Supplied information >>

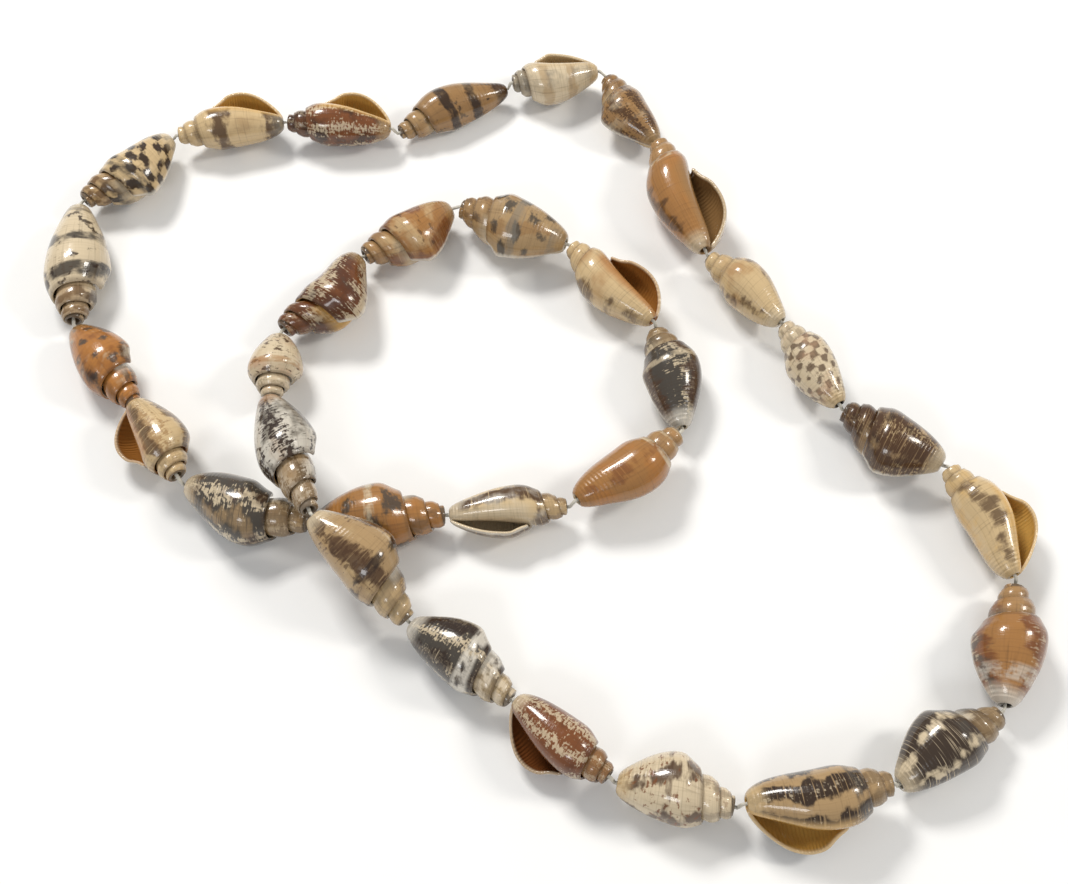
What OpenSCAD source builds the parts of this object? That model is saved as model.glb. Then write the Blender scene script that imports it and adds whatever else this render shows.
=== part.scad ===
// Shell necklace: small polished conch-like shells on one closed thread, lying as it was laid down.

/* [Thread] */
// Diameter of the thread
thread_d = 0.8; // [0.6:0.1:1.0]
// Least clear space between the nose of a shell and the tip before it
end_gap = 0.6; // [0.4:0.1:1.0]

/* [Shells] */
// Thickness of a shell's wall
wall = 1.2; // [0.8:0.1:1.2]
// Diameter of the hole through the nose end
nose_hole_d = 2.0; // [1.6:0.1:2.2]
// Diameter of the hole drilled through the cut spire tip
tip_hole_d = 2.4; // [2.0:0.1:2.8]
// Least wall round the two holes
rim = 0.6; // [0.5:0.1:0.8]
// Turn of the shell that the aperture leaves open, in degrees
aperture_turn = 48; // [36:2:60]
// How far the knobs stand out on a knobbed shoulder, as a share of its radius
knob = 0.12; // [0:0.02:0.16]

/* [Hidden] */
// Corners of a shell's section, and sides of the thread
CORNERS = 12;
THREAD_SIDES = 8;

// Outer stations of a shell, nose to tip: share of the length, share of the half width, and how much
// of that the lip stands out past the other side. The shoulder's foot divides body and spire.
ALONG = 0;
OUT = 1;
LIP = 2;
STATIONS = [
    [0.00, 0.24, 0.00],
    [0.12, 0.38, 0.35],
    [0.27, 0.66, 0.55],
    [0.42, 0.90, 0.50],
    [0.56, 1.00, 0.36],
    [0.66, 0.97, 0.22],
    [0.73, 0.78, 0.06],
    [0.79, 0.73, 0.00],
    [0.85, 0.55, 0.00],
    [0.90, 0.50, 0.00],
    [1.00, 0.32, 0.00],
];
SHOULDER = 5;
SUTURE = 6;
// The hollow keeps the outer stations as far as the shoulder, and then these two
HOLLOW_ROWS = [0, 1, 2, 3, 4, 5, 8, 10];
APERTURE_FOOT = 1;
APERTURE_HEAD = SHOULDER;

// Forms of shell: share of the length that is spire, flare of the lip, and whether it has knobs
SPIRE = 0;
FLARE = 1;
KNOBS = 2;
PLAIN = [0.27, 0.8, 0];
WINGED = [0.25, 1.6, 0];
SLENDER = [0.33, 0.6, 0];
STUBBY = [0.21, 0.8, 0];
KNOBBED = [0.27, 1.0, 1];

// Colours of the shells
CREAM = "wheat";
TAN = "tan";
ORANGE = "peru";
CHESTNUT = "sienna";
GREY = "darkgray";
DARK = "dimgray";

// The string, shell by shell: place of the joint before its nose, lift of that joint where the string
// crosses itself, how far the tip lies under the next nose, turn about the axis (0 is aperture up, 180
// is aperture down), how far the body bows out to the right of the thread, widest part, form, colour
X = 0;
Y = 1;
LIFT = 2;
DROP = 3;
TURN = 4;
BOW = 5;
WIDE = 6;
FORM = 7;
COLOUR = 8;
STRING = [
    [-53, -1, 6, 0, 185, 0.5, 12.5, SLENDER, GREY],
    [-41, -31, 10, 0, 190, -1.5, 13.0, PLAIN, TAN],
    [-21, -51, 1, 0, 215, -1.0, 12.5, PLAIN, DARK],
    [0, -67, 0, 0, 25, 1.0, 12.5, WINGED, CHESTNUT],
    [19, -83, 0, 0, 175, -0.5, 13.5, PLAIN, CREAM],
    [43, -88, 0, 0, 30, 2.0, 14.5, WINGED, TAN],
    [73, -84, 0, 0, 190, -1.0, 13.0, PLAIN, DARK],
    [96, -69, 0, 0, 175, 0.5, 14.0, PLAIN, CHESTNUT],
    [102, -42, 0, 0, -5, 2.5, 13.0, WINGED, CREAM],
    [91, -16, 0, 0, 180, -1.5, 14.0, PLAIN, DARK],
    [70, -2, 0, 0, 75, 0.5, 11.5, PLAIN, CREAM],
    [59, 19, 0, 0, 75, 1.5, 11.5, PLAIN, CREAM],
    [43, 37, 0, 0, -20, -1.0, 14.0, WINGED, ORANGE],
    [33, 69, 0, 0, 185, -1.5, 11.5, PLAIN, TAN],
    [21, 91, 0, 0, -20, -1.0, 12.0, STUBBY, CREAM],
    [-2, 87, 0, 0, 150, 2.0, 10.5, STUBBY, TAN],
    [-29, 73, 0, 0, -15, 1.0, 12.0, WINGED, CHESTNUT],
    [-55, 75, 0, 0, -15, 1.5, 12.0, WINGED, CREAM],
    [-81, 71, 0, 0, 185, -2.5, 13.0, KNOBBED, DARK],
    [-101, 52, 0, 0, 160, 0.5, 14.0, STUBBY, GREY],
    [-98, 19, 0, 0, 195, 0.0, 12.0, PLAIN, ORANGE],
    [-82, -1, 0, 0, 15, -0.5, 13.5, WINGED, CREAM],
    [-70, -20, 0, 0, 175, 2.5, 13.5, PLAIN, DARK],
    [-42, -29, 0, 0, 180, 0.0, 13.5, PLAIN, ORANGE],
    [-14, -27, 0, 0, -15, -0.5, 11.0, PLAIN, CREAM],
    [12, -25, 0, 0, 80, 2.0, 13.0, PLAIN, ORANGE],
    [36, -8, 0, 0, 180, 1.5, 12.5, STUBBY, DARK],
    [31, 19, 0, 0, -20, -1.0, 12.5, WINGED, CREAM],
    [12, 40, 0, 0, 180, -0.5, 14.5, KNOBBED, TAN],
    [-14, 51, 0, 0, 185, -2.0, 13.5, PLAIN, ORANGE],
    [-35, 37, 0, 0, 195, -4.0, 14.0, PLAIN, CHESTNUT],
    [-52, 17, 0, 6, 120, 0.5, 12.0, PLAIN, CREAM],
];
COUNT = len(STRING);

function name_of(i) = str("shell_", i < 9 ? "0" : "", i + 1);

// Line of each shell over the surface, from one joint of the string to the next
function joint(i) = [STRING[i % COUNT][X], STRING[i % COUNT][Y]];
function line_of(i) = joint(i + 1) - joint(i);
function heading(i) = atan2(line_of(i)[1], line_of(i)[0]);
function bend(i) = abs((heading(i) - heading(i + COUNT - 1) + 540) % 360 - 180);

// Half the width without the lip's flare
function half_width(i) = let (s = STRING[i]) s[WIDE] / (2 + 0.1 * s[FORM][FLARE]);

// Place along the shell of a station, moved for the form's height of spire
FOOT = STATIONS[SUTURE][ALONG];
function along(form, row) = let (a = STATIONS[row][ALONG], body = 1 - form[SPIRE])
    a < FOOT ? a / FOOT * body : 1 - (1 - a) / (1 - FOOT) * form[SPIRE];

// Turn of a corner, going back over the shell from the lip's edge to the inner edge of the aperture
function turn_at(corner) = corner * (360 - aperture_turn) / (CORNERS - 1);

// Outer and inner radius at a station and corner
function end_r(row) = (row == 0 ? nose_hole_d : tip_hole_d) / 2 + rim;
function outer_r(i, row, corner) =
    let (
        s = STATIONS[row], form = STRING[i][FORM],
        spiral = 1 + s[LIP] * form[FLARE] * (0.5 - turn_at(corner) / 360),
        knobs = 1 + (row == SHOULDER ? form[KNOBS] * knob * (corner % 2) : 0)
    ) max(half_width(i) * s[OUT] * spiral * knobs, end_r(row));
function inner_r(i, row, corner) =
    row == 0 ? nose_hole_d / 2
    : row == len(STATIONS) - 1 ? tip_hole_d / 2
    : max(outer_r(i, row, corner) - wall, nose_hole_d / 2);

// Height of the axis of a shell that lies level, and the step at a joint from the tip to the nose
function level_height(i) = max([
    for (row = [0 : len(STATIONS) - 1], corner = [0 : CORNERS - 1])
        outer_r(i, row, corner) * sin(turn_at(corner) + STRING[i][TURN])
]);
LEVELS = [for (i = [0 : COUNT - 1]) level_height(i)];
function step_at(i) = let (before = (i + COUNT - 1) % COUNT)
    abs(LEVELS[i] - LEVELS[before] + STRING[before][DROP]);

// Ends stay clear of each other where the string bends or steps up: nose and tip are about this
// wide together, and a step takes this share of its height
ENDS_R = 3.6;
STEP_ROOM = 0.3;
BACK_OFFS = [for (i = [0 : COUNT - 1])
    (end_gap + ENDS_R * tan(bend(i) / 2) + STEP_ROOM * step_at(i)) / 2];
LEVEL_LENGTHS = [for (i = [0 : COUNT - 1])
    norm(line_of(i)) - BACK_OFFS[i] - BACK_OFFS[(i + 1) % COUNT]];
function length_of(i, rise) = LEVEL_LENGTHS[i] / cos(rise);

// Directions of a shell: along its axis to the tip, to the right of that, and up
function axis_of(i, rise) = let (h = heading(i)) [cos(rise) * cos(h), cos(rise) * sin(h), sin(rise)];
function right_of(i) = let (h = heading(i)) [sin(h), -cos(h), 0];
function up_of(i, rise) = cross(right_of(i), axis_of(i, rise));

// Points of a shell from the middle of its nose end: the outside row by row, then the hollow. The
// body bows out of the line of its ends and is back in it where they are drilled.
function bowed(part) = pow(sin(180 * part), 2);
function point_of(i, rise, row, corner, r) =
    let (t = turn_at(corner) + STRING[i][TURN], part = along(STRING[i][FORM], row))
    axis_of(i, rise) * part * length_of(i, rise)
    + (STRING[i][BOW] * bowed(part) + r * cos(t)) * right_of(i) - r * sin(t) * up_of(i, rise);
function shell_points(i, rise) = concat(
    [for (row = [0 : len(STATIONS) - 1], corner = [0 : CORNERS - 1])
        point_of(i, rise, row, corner, outer_r(i, row, corner))],
    [for (row = HOLLOW_ROWS, corner = [0 : CORNERS - 1])
        point_of(i, rise, row, corner, inner_r(i, row, corner))]
);

// A shell lies with its lowest point on the surface, raised at each end by the lift of that joint.
// It never sinks into the surface.
function lowest(points) = min([for (p = points) p[2]]);
function rest_height(i, rise) = -lowest(shell_points(i, rise));
function lift_at(i) = STRING[i % COUNT][LIFT];
function climb(i) = lift_at(i + 1) - STRING[i][DROP] - lift_at(i);
RISES = [for (i = [0 : COUNT - 1]) atan2(climb(i), norm(line_of(i)))];
NOSES = [for (i = [0 : COUNT - 1])
    let (at = joint(i) + BACK_OFFS[i] * line_of(i) / norm(line_of(i)))
    [at[0], at[1], max(rest_height(i, 0) + lift_at(i), rest_height(i, RISES[i]))]];
TIPS = [for (i = [0 : COUNT - 1]) NOSES[i] + axis_of(i, RISES[i]) * length_of(i, RISES[i])];

// Faces of a grid of rows of corners, from one row to another, leaving out the aperture's column
// between the rows where it is open. The outside is turned over, and the wall of the hollow isn't.
function quad(a, b, c, d, over = false) = over ? [[a, c, b], [a, d, c]] : [[a, b, c], [a, c, d]];
function flat(lists) = [for (list = lists) each list];
function is_open(row, corner) =
    corner == CORNERS - 1 && row >= APERTURE_FOOT && row < APERTURE_HEAD;
function grid(first, rows, over) = flat([
    for (row = [0 : rows - 2], corner = [0 : CORNERS - 1])
        let (a = first + row * CORNERS, next = (corner + 1) % CORNERS)
        if (!is_open(row, corner))
            quad(a + corner, a + next, a + next + CORNERS, a + corner + CORNERS, over)
]);
HOLLOW = len(STATIONS) * CORNERS;
function ring(outer_row, inner_row, over) = flat([
    for (corner = [0 : CORNERS - 1])
        let (
            a = outer_row * CORNERS, b = HOLLOW + inner_row * CORNERS,
            next = (corner + 1) % CORNERS
        ) quad(a + corner, a + next, b + next, b + corner, over)
]);
function lip_edge(corner, over) = flat([
    for (row = [APERTURE_FOOT : APERTURE_HEAD - 1])
        let (a = row * CORNERS + corner, b = a + CORNERS)
        quad(a, b, HOLLOW + b, HOLLOW + a, over)
]);
function aperture_end(row, over) =
    let (a = row * CORNERS + CORNERS - 1, b = row * CORNERS)
    quad(a, b, HOLLOW + b, HOLLOW + a, over);
SHELL_FACES = concat(
    grid(0, len(STATIONS), true),
    grid(HOLLOW, len(HOLLOW_ROWS), false),
    ring(0, 0, false),
    ring(len(STATIONS) - 1, len(HOLLOW_ROWS) - 1, true),
    lip_edge(CORNERS - 1, false),
    lip_edge(0, true),
    aperture_end(APERTURE_FOOT, true),
    aperture_end(APERTURE_HEAD, false)
);

// Thread: it leaves each nose and tip straight, and turns this far outside it
STRAIGHT = 0.3;
THREAD_POINTS = flat([for (i = [0 : COUNT - 1]) let (out = STRAIGHT * axis_of(i, RISES[i]))
    [NOSES[i] - out, TIPS[i] + out]]);
RINGS = len(THREAD_POINTS);
function unit(v) = v / norm(v);
function thread_ring(k) = let (
        here = THREAD_POINTS[k],
        before = unit(here - THREAD_POINTS[(k + RINGS - 1) % RINGS]),
        after = unit(THREAD_POINTS[(k + 1) % RINGS] - here),
        way = unit(before + after),
        side = unit(cross(way, [0, 0, 1])),
        top = cross(side, way)
    ) [for (n = [0 : THREAD_SIDES - 1])
        let (a = n * 360 / THREAD_SIDES) here + thread_d / 2 * (cos(a) * side + sin(a) * top)];
THREAD_FACES = flat([
    for (k = [0 : RINGS - 1], n = [0 : THREAD_SIDES - 1])
        let (
            a = k * THREAD_SIDES, b = (k + 1) % RINGS * THREAD_SIDES,
            next = (n + 1) % THREAD_SIDES
        ) quad(a + n, a + next, b + next, b + n)
]);

module shell(i) {
    color(STRING[i][COLOUR])
        translate(NOSES[i]) polyhedron(shell_points(i, RISES[i]), SHELL_FACES, convexity = 6);
}

module thread() {
    color("gainsboro")
        polyhedron(flat([for (k = [0 : RINGS - 1]) thread_ring(k)]), THREAD_FACES, convexity = 10);
}

for (i = [0 : COUNT - 1]) shell(i);
thread();
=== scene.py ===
import math
from collections import namedtuple

import bmesh
import bpy
from mathutils import Euler, Matrix, Vector


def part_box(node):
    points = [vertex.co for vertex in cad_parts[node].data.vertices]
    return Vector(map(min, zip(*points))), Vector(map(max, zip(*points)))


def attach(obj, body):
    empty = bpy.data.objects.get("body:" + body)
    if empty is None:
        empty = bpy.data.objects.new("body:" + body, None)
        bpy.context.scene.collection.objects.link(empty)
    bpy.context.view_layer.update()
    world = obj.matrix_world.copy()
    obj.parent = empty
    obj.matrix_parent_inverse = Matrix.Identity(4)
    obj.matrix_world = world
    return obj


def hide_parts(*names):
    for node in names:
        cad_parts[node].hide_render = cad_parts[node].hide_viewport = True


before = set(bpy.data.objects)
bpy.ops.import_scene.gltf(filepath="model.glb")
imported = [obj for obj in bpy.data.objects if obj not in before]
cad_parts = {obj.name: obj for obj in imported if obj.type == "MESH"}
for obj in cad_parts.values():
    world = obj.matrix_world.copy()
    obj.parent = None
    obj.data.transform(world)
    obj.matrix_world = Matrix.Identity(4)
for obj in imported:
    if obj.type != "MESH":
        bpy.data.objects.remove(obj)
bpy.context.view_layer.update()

MM = 0.001

# Size of a shell of each form as it is modelled, before its copies take their own length and width,
# with the thickness of its wall and the hole of its cut tip
MODEL_LENGTH = 27 * MM
MODEL_HALF_WIDTH = 6.5 * MM
WALL = 0.8 * MM
TIP_HOLE_R = 1.2 * MM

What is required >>
Begin with the line containing "color(STRING[i][COLOUR])", end with the line containing "bpy.context.scene.collection.objects.link(empty)", and transcribe exactly every line in that span, with nothing added.

Exercise output >>
    color(STRING[i][COLOUR])
        translate(NOSES[i]) polyhedron(shell_points(i, RISES[i]), SHELL_FACES, convexity = 6);
}

module thread() {
    color("gainsboro")
        polyhedron(flat([for (k = [0 : RINGS - 1]) thread_ring(k)]), THREAD_FACES, convexity = 10);
}

for (i = [0 : COUNT - 1]) shell(i);
thread();
=== scene.py ===
import math
from collections import namedtuple

import bmesh
import bpy
from mathutils import Euler, Matrix, Vector


def part_box(node):
    points = [vertex.co for vertex in cad_parts[node].data.vertices]
    return Vector(map(min, zip(*points))), Vector(map(max, zip(*points)))


def attach(obj, body):
    empty = bpy.data.objects.get("body:" + body)
    if empty is None:
        empty = bpy.data.objects.new("body:" + body, None)
        bpy.context.scene.collection.objects.link(empty)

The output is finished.